The “modern” Conservative Party in Government hammers pensioners and workers trying to buy lunch but spends an exorbitant amount of time trying to legalise gay marriage. And to top it all off, a Conservative-led Government wants to bring in a law (actually an EU law) to allow the security services to see every email you send, every tweet you post and every website you visit. Not even Labour dared do that.
Many Conservative voters and Party activists were willing to give Cameron the benefit of the doubt when they wondered was he really one of them during the first five years of his Tory leadership, as long as he won us back power. But when he failed to do this in 2010, Cameron’s blatant dislike of the ordinary party member became more of a kick in the teeth.
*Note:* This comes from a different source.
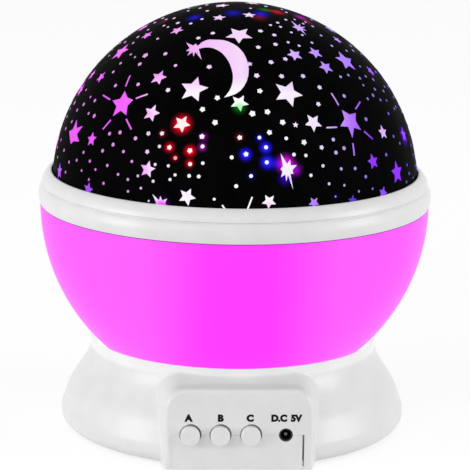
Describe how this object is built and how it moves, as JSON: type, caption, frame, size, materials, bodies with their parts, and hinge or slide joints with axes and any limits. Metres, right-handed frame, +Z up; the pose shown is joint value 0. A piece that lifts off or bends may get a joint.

Despite Labour almost bankrupting the country, the Conservative Party could not win a majority. One reason for this was because David Cameron could not communicate a coherent message on Conservative core values, including patriotism, toughness on crime and a small state, and instead bumbled on about the incoherent big society. There was also another reason: Tory voters could not see a Tory Party to vote for and so stayed at home, which was borne out by the Conservative vote only increasing by 3%.
Back in 2010, the Tory voter was still loyal enough to the Conservative Party to not vote against them. But as we saw in Bradford West last Thursday, the tide has started to turn. George Galloway’s share of the vote (over 50%) and majority over Labour of 10,000 must mean Tories voted for him. Conservatives aren’t just staying at home, they are looking to fringe parties to give Cameron a bloody nose. This alone should deeply worry David Cameron and his liberal elite.
It’s as if the Conservative Party has been invaded and occupied by a foreign force and now we must wait for the uprising to begin. This could come sooner than we think and, as Rafael Behr said in his New Statesman article, when it does the end will be “sudden, unsentimental and brutal”.